Some of these towns and villages owe their origin to the Gila Valley's rich productive soil, others to mining activity, and several to the Apache wars. Each has an individuality of its own, and its own assets as shown by this brief look:
SAFFORD
Much of Safford early history dating from 1873 revolves around Joshua (Josh) Bailey and Edward D. Tuttle, who first entered Arizona in 1862 with the Confederate-hunting California Column. Josh gave Safford its name (after Governor Anson Pacely Killen Safford), established its first store and was its first postmaster and justice of the peace. Tuttle, a member of Arizona's First Territorial Legislature, made many invaluable contributions to early-day Safford and taught in its first school, an adobe building which stood on the site of today's post office. Situated in the middle Gila Valley, Safford early became an important trading center for a wide area, with five gristmills, an ice plant, a creamery, nine newspapers and three banks making contributions to its steady expansion and increasing prosperity. Gaining the county seat in 1915 helped Safford become Graham County's largest town.

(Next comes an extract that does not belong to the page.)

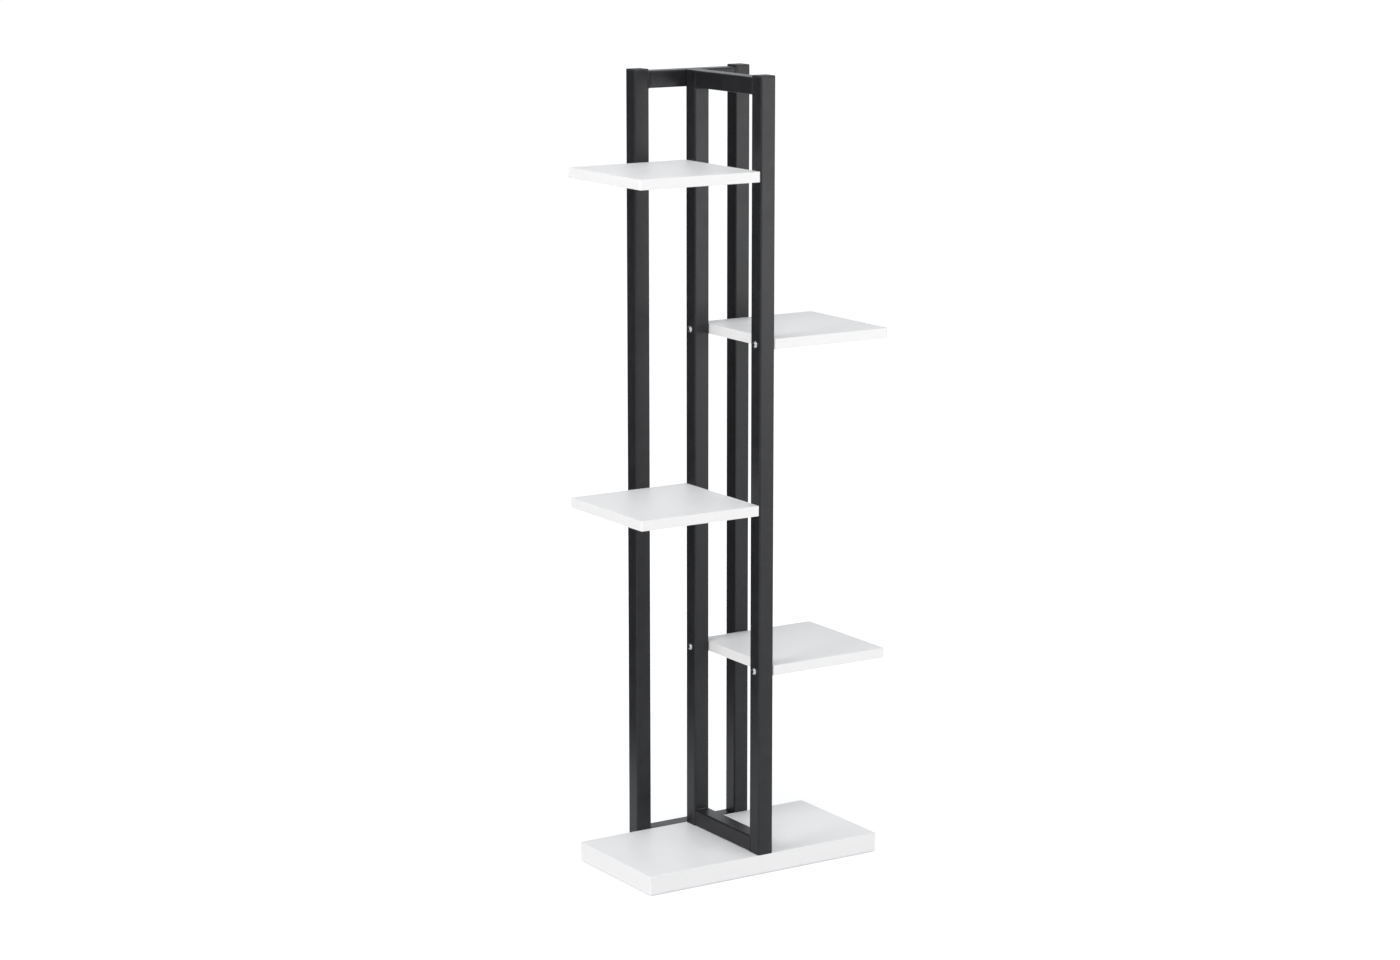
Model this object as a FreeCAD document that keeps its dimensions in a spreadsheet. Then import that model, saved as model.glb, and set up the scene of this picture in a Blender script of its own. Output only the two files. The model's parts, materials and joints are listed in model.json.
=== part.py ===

Today's Safford is a composite of attractive homes, shady streets, fine motels, hotels, modern stores, excellent utilities, including mountain water, churches, schools and everything found in a modern city.
THATCHER
Lights in the dormitories, lights in the library and lights illuminating the L.D.S. Church steeple are an integral part of the Thatcher scene. Except on tangy nights when stadium shouts fill the air, the town-folks of Thatcher and the Eastern Arizona College students walk and talk softly on the streets and on the campus. Removed to Thatcher from Central in 1891, the college combines with agriculture to create a delightful ivy-atmosphered town.
Thatcher was named to commemorate a Christmas visit by the Mormon Apostle Moses Thatcher, with Apostle Erasmus Snow in 1882.
SANCHEZ
Located at the head of the Gila Valley and named for its founder, Union soldier Lorenzo Sanchez, this tiny Mexican community, which once boasted a store and post office, continues to dwindle in size, until now it consists of only a few scattered farm families.
Today in Sanchez an abandoned schoolhouse, a picturesque cemetery, with rocks piled high on each grave, and adobe ruins are part of a scene which conjures visions of another Pompeii but Mexican style.
CENTRAL
Main landmarks in today's Central would be its reverence-commanding L.D.S. church, a general store, the Omer Smiths' lovely hillside home and the Bigler pecan orchard.
Although a scattered far-flung community, Central is nevertheless a closely knit one, prideful of its many achievements and rich historical background, ready for the agricultural prospects now under development throughout the Gila Valley.
SOLOMON
Few Arizona towns provide a more sharp contrast between the past and the present than does Solomon, another upper Gila Valley town named for its patron, Isadore Elkan Solomon. Adobe buildings old before the turn of the century stand in the shadow of new, costly residences; the shell of Solomon's first brick building is but a stone's throw from the present sparkling school plant and Mormon Church.
During its heydey as county seat for Graham County (1883-1915), Solomon residents danced on the Solomon Hotel's veranda, rushed to greet the arriving stage at Noah Green's corral, proudly read its own newspaper and steered clear of bartender Jerry Barton, who killed easily. In the course of its long life, Solomon ran a gamut of names Munson, Pueblo Viejo, Solomonville, Solomonsville before the present one was applied to the post office, a change complicated by the official notification, which read, in part: "... An order has been issued changing the name of the Solomonsville, Arizona, post office to Solomon, California, effective June 1, 1950." That's right: California!
BRYCE
Two widely separated places honor the name Ebenezer Bryce Bryce Canyon National Park and the community of Bryce, situated in the lower Gila Valley. Born in Scotland in 1830, Ebenezer joined the L. D. S. Church and migrated to the United States at the age of seventeen. He married in Utah in 1854 and lived near Cannonville, where he intimately knew the rainbow-colored canyon which now bears his name, one he later described as "a heck of a place to chase a cow."
After putting his millwright talents to use in Southern Utah, builder and colonizer Ebenezer moved his family to central and northern Arizona in 1880, and to the Upper Gila Valley in 1882, where he founded the community of Bryce and commenced farming and ranching activities. Other of his many enterprises included a sawmill and gristmill.
Far from being a one-family village, Bryce counted other widely known pioneer personalities as its own. John Felshaw was Bryce's first schoolteacher and Nephi Packer its first postmaster and storekeeper. The Bryce that Ebenezer knew has now disappeared from the scene.
SAN JOSE
The United States census of 1880 recorded San Jose's population as 186, larger than any other Graham County community. Through the years this upper Gila Valley village has not only lost its population leadership but also Casamera Garcia's busy store and Fat Molina's Whoopie Hall.
Now a mixture of old and new homes, San Jose still retains a touch of Old Mexico, with strings of bright red chile hanging from adobe walls. Guitars still make music and gastronomical miracles are created in kitchens from chile, cheese, corn and onions.
KLONDYKE
A number of men returning from Alaska settled at this place and named it to commemorate their experiences in the Klondyke hence the name. It was located at the fork of wagon roads leading to the Grand Reef, Aravaipa and Table Mountain mines. "Two saloons, one store, one restaurant, two tents, occupied by fallen women, and a corral make up the famous town of Klondyke," reads Solomonville's Arizona Bulletin (July 17, 1898). Now the old John Greenwood store building and a school represents the tiny community which once had high hopes.